= 1951 Northwest Territories general election =

The 1951 Northwest Territories general election was held on September 17, 1951, in the Northwest Territories, Canada. It was the territory's first general election since 1902. The election came about after The Northwest Territories Act was amended to permit three elected members from the Mackenzie District to join the five appointed members on the Executive Council of the Northwest Territories. The Council, which had met in Ottawa, Ontario, outside of the Northwest Territories, shortly after the election, the council began to alternate sittings between Ottawa and Northwest Territories communities.

==Background==
The bill to re-initiate territorial elections in the Northwest Territories was introduced in the Canadian House of Commons by Federal Resources Minister Robert Henry Winters.

==Aboriginal vote==
The 1951 election was the first in the territory to allow aboriginal peoples to vote and stand for election.
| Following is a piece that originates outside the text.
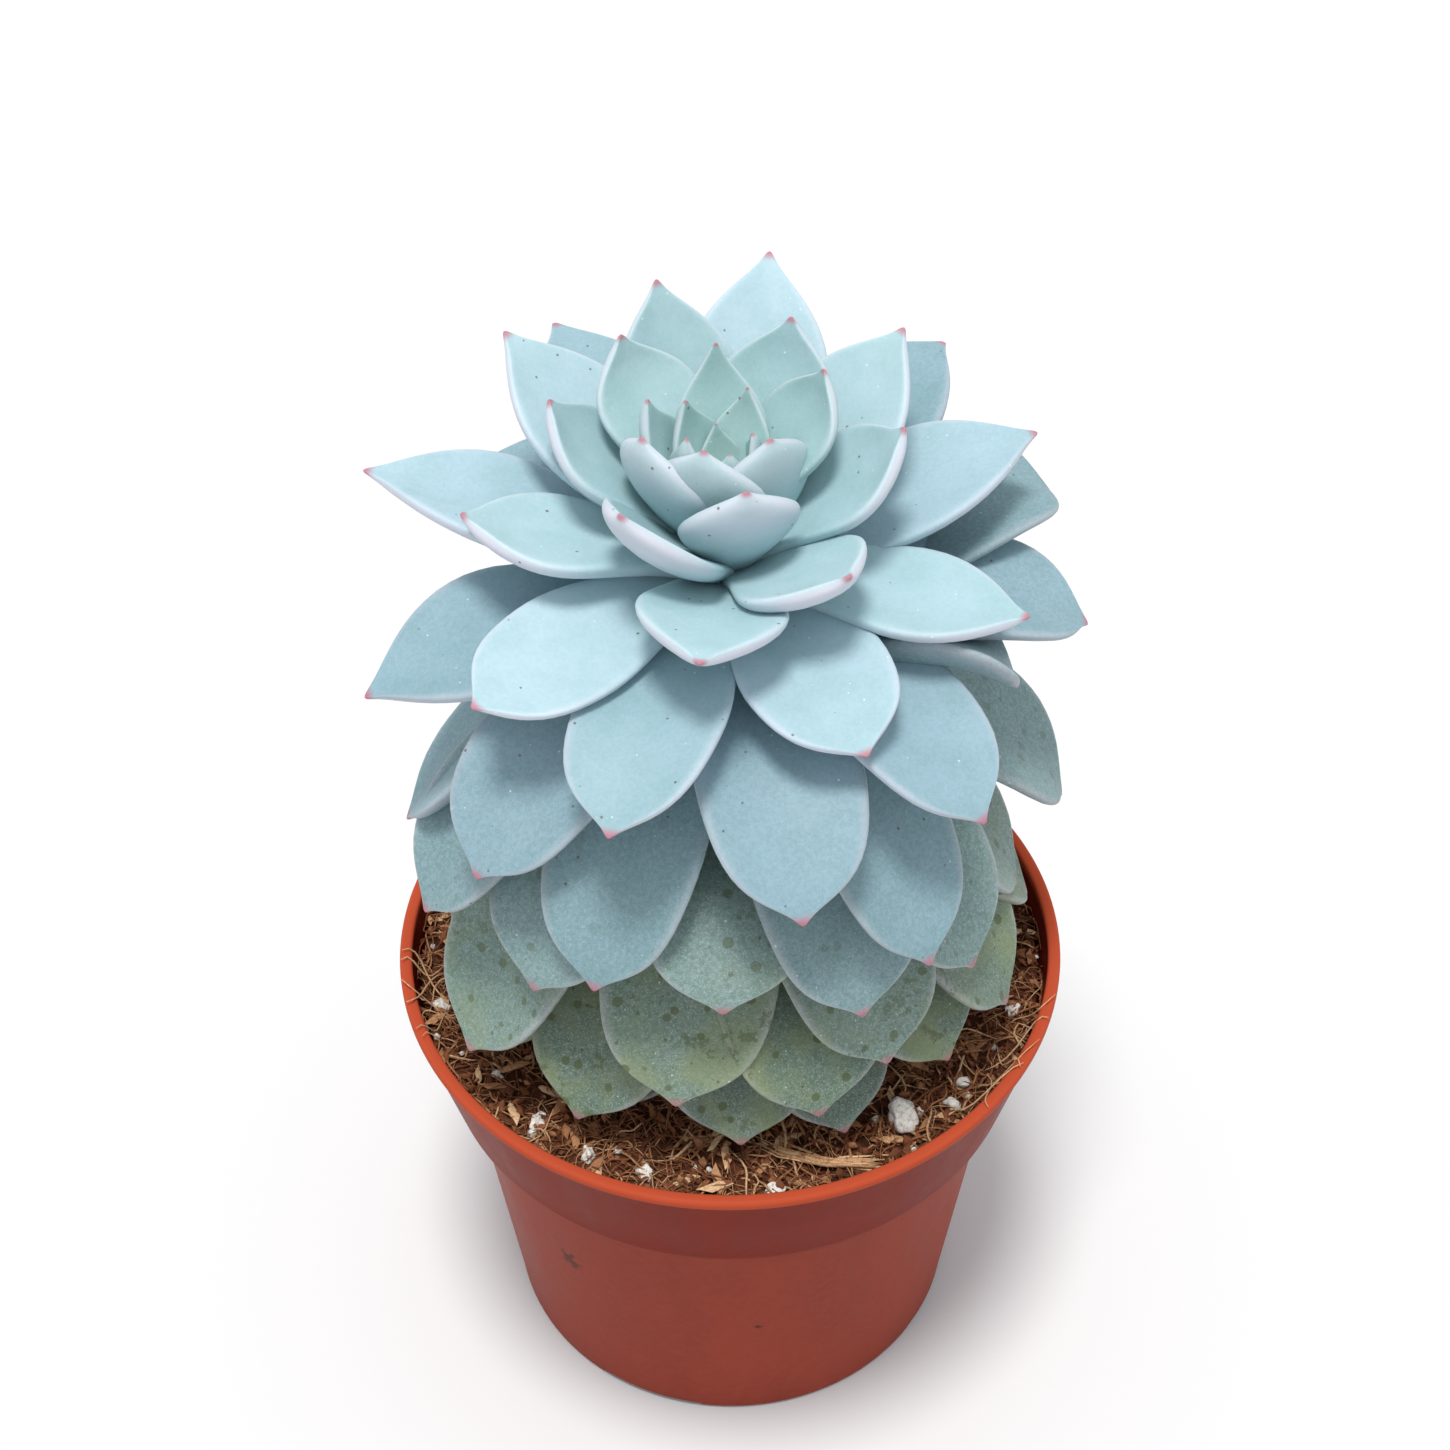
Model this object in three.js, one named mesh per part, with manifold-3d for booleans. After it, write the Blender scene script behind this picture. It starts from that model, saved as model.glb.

However the electoral districts created for the election included only the west portion of the territories thus disenfranchising the prominently aboriginal eastern portion of the territory. When the nominations closed on August 20, 1951, no aboriginals stood for office.

==Female suffrage==
Unlike the small elections in the Territories prior to the first general election in 1888, this was considered a general election, since it was based on the dissolution of the previous legislature. It was the smallest general election in Northwest Territories history.

This was the first election in the Northwest Territories in which women had the right to vote. Female suffrage was permitted under the Northwest Territories Elections Ordinance of 1951, this was the last jurisdiction in Canada to grant voting rights to women. The first woman candidate in the territory's history also ran in this election: Vivian Roberts from Aklavik.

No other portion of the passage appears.